In a presentation titled “The Rhetoric of Activism: Afro-Cuban Women Tweeting, Blogging, Tracking the Finish of the 59-year-old Castro Regime,” Writing & Rhetoric Ph.D. candidate Clarissa Walker joined American and international scholars to share work that explores the harrowing experiences and celebrated contributions of women from across the globe. On February 28th, the University of Rhode Island held its second annual International Women’s Day Conference, featuring Italian writer Dacia Maraini and a distinguished list of scholars from URI and other universities, including Fordham, Harvard, Texas at Austin, Vermont, and Mount Holyoke College. Clarissa presented her work as part of a panel focused on women’s issues in the U.S., Cuba, North Africa, and Italy.
Clarissa’s presentation explored the kairos, or the opportune timing, of the activism and social justice work being done in Cuba as it has moved from the “the jungle-dense stage of the guerilla revolutionary . . . to the activism rhetoric posted on cyber platforms.” She builds on Harvard political scientist Joseph Nye’s “soft power” model, which, unlike the coercive nature of “hard power,” is a means for activists to gradually gain support for their causes through the careful and deliberate use of shared political values and culture. Clarissa proposes using the “soft power” model to construct “a theoretical framework for interpreting the rhetoric of digital activism” that uses the technology of cyberspace to uncover injustices and incite social change.
Noting the shift in Cuban activism from the “camouflaged draped rhetors, strapped with automatic weaponry” to the digital voices in the expansive cyber world, Clarissa explains that through developments in technology “people in marginalized communities may join many of the undetected tributaries of discourse . . . adding their counternarratives, and operating in new agency and voice as social media users and transmedia journalists.” Beginning with black women bloggers, who are perhaps the most marginalized group in Cuba, Clarissa’s work demonstrates the impact of soft power through their participation in blogging communities. She then moves on to the other online forums, including Twitter, Vimeo, and Blogger, as digital activists disseminate information about injustices occurring in Cuba. Interestingly, the content of these online activities has made its way to wider audiences through online versions of the New York Times, the Economist, and BBC, which has allowed the world access to information about life under Castro – information that was typically unavailable before the advent of the web. Her work also stresses the measures that many of these women must take to overcome the constraints of censorship that bar them from freely accessing the Internet, even the sites where they post their work. Nevertheless, there is a clear set of women’s voices documenting the end of the Castro regime, sharing their stories with the world, and demonstrating the power of digital activism.

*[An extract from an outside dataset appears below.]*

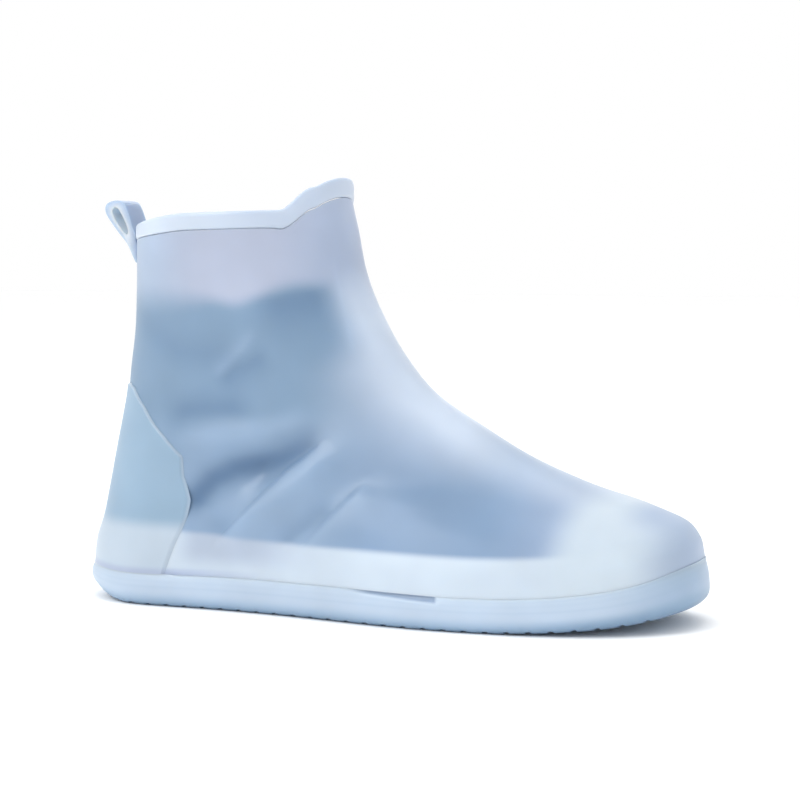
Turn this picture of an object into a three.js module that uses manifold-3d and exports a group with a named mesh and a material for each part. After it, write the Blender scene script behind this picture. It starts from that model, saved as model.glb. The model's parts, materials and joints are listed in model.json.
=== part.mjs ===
// Moulded rubber shoe cover for a right foot, in mm: +X toe, -X heel, -Y outer side, +Z up.
// The origin is under the middle of the sole. The cover is an empty hollow boot.
import * as THREE from 'three';
import { mergeVertices } from 'three/addons/utils/BufferGeometryUtils.js';
import Module from 'manifold-3d';

const wasm = await Module();
wasm.setup();
const { Manifold, Mesh: SolidMesh } = wasm;

// Driving sizes.
const LENGTH = 300; // heel to toe, over the sole
const BALL_WIDTH = 106; // over the sole at the ball of the foot
const TONGUE_HEIGHT = 199; // floor to the top of the front tongue
const HEEL_END = 0.2; // share of a ring's length where the heel's width ends
const BALL_START = 0.68; // share where the ball's width is reached
const WALL = 1.8; // upper shell wall
const CLEARANCE = 0.3; // gap left between neighbouring pieces
const AROUND = 76; // points around each ring
const SHELL_RINGS = 18; // rings from the cup floor to the collar

// Outsole.
const FLOOR = 5.2; // floor thickness, tread included
const LIP = 1.3; // thickness of the cup wall at its top edge
const BULGE = 2.2; // how far the side wall stands out past its top edge
const EDGE_ROUND = 6; // rounding between side wall and tread
const TREAD_PITCH = 9.5;
const TREAD_DEPTH = 2;
const GROOVE_ROOT = 2.6; // groove width at its root
const GROOVE_MOUTH = 3.8; // groove width at the tread face
const GROOVE_FIRST = 15; // first groove, from the heel end
const GROOVE_COUNT = 29;
const HEEL_TUCK = 2.6; // how far the sole's side leans in at the back of the heel
const HEEL_TUCK_END = 0.12; // share of the length where that lean has faded out
const TOE_SKEW = 5; // how far the toe end leans to the inner side
const SKEW_START = 0.45; // share of the length where that lean starts
const WAIST_OUTER = 0.04; // how much the sole narrows at the arch, outer side
const WAIST_INNER = 0.1; // the same, inner side
const WAIST_AT = 0.42; // share of the length where it is narrowest
const WAIST_SPREAD = 0.13; // how far that reaches, as a share of the length
const INNER_BLUNT = 0.25; // how much fuller the toe is on the inner side

// Collar, loop and heel panel.
const BAND_HEIGHT = 7; // thick rim, over the shell's top edge
const BAND_PROUD = 0.5; // band outside past the shell outside
const BAND_WALL = 3;
const BAND_ROUND = 1.4; // height of the band's rounded crest
const BAND_CHAMFER = 0.4; // the same where it starts to turn over
const SIDE_RISE = 6.5; // rise of the collar line from the heel to the sides
const SIDE_END = 0.42; // share of the collar length where that rise ends
const STEP_RISE = 10.3; // height of the S-shaped step up to the tongue
const STEP_START = 0.82; // share of the collar length where the step begins
const STEP_END = 0.945; // share of the collar length where the step ends
const TONGUE_RISE = 4.5; // further rise of the tongue from the step to its front
const LOOP_WIDTH = 16; // across the heel
const LOOP_REACH = 17.4; // how far the loop leans out behind the shell
const LOOP_RISE = 21; // how far it rises above the shell's rear edge
const PANEL_SEAT = 0.9; // panel off the shell's curved face, so that flat facets stay clear
const PANEL_WALL = 0.8;
const PANEL_COLUMNS = 22;
const PANEL_RINGS = 15;

// Folds of the soft wall.
const FOLD_DEPTH = 2.6; // deepest fold of the outer quarter
const CREASE_HEIGHT = 1.5; // ridge beside it
const FOLD_SIDE_START = 0.12; // folds start this far off the middle plane, of BALL_WIDTH
const FOLD_SIDE_END = 0.24; // and are complete here
const FOLD_FADE_LOW = 0.12; // height share where the folds reach their full depth
const FOLD_FADE_HIGH = 0.85; // height share where they start to fade again

const STEP_OF_SLOPE = 0.004; // parameter step that slopes are measured over

const clamp01 = (a) => Math.min(1, Math.max(0, a));
const mix = (a, b, k) => a + (b - a) * k;
const smooth = (a, from, to) => {
  const k = clamp01((a - from) / (to - from));
  return k * k * (3 - 2 * k);
};

// Catmull-Rom value of the table column `key` at position `at` of column `by`.
function curve(table, by, key, at) {
  let i = 0;
  while (i < table.length - 2 && table[i + 1][by] < at) i += 1;
  const p0 = table[Math.max(i - 1, 0)];
  const p1 = table[i];
  const p2 = table[i + 1];
  const p3 = table[Math.min(i + 2, table.length - 1)];
  const span = p2[by] - p1[by];
  const k = clamp01((at - p1[by]) / span);
  const m1 = ((p2[key] - p0[key]) / (p2[by] - p0[by] || 1)) * span;
  const m2 = ((p3[key] - p1[key]) / (p3[by] - p1[by] || 1)) * span;
  const k2 = k * k;
  const k3 = k2 * k;
  return (2 * k3 - 3 * k2 + 1) * p1[key] + (k3 - 2 * k2 + k) * m1
    + (3 * k2 - 2 * k3) * p2[key] + (k3 - k2) * m2;
}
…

The International Women’s Day event was organized by URI Associate Professor of Italian Michelangelo La Luna and sponsored by URI’s Office of the President, Office of the Provost, Office of the Dean of Arts & Sciences, Honors Program, Center for the Humanities, Film/Media Program, the departments of Modern & Classical Languages and Literatures, Gender & Women’s Studies, and Philosophy. Clarissa Walker’s contributions demonstrate the power of language in its various forms and how the work of those in the field of Writing & Rhetoric can be applied to vital issues of social action.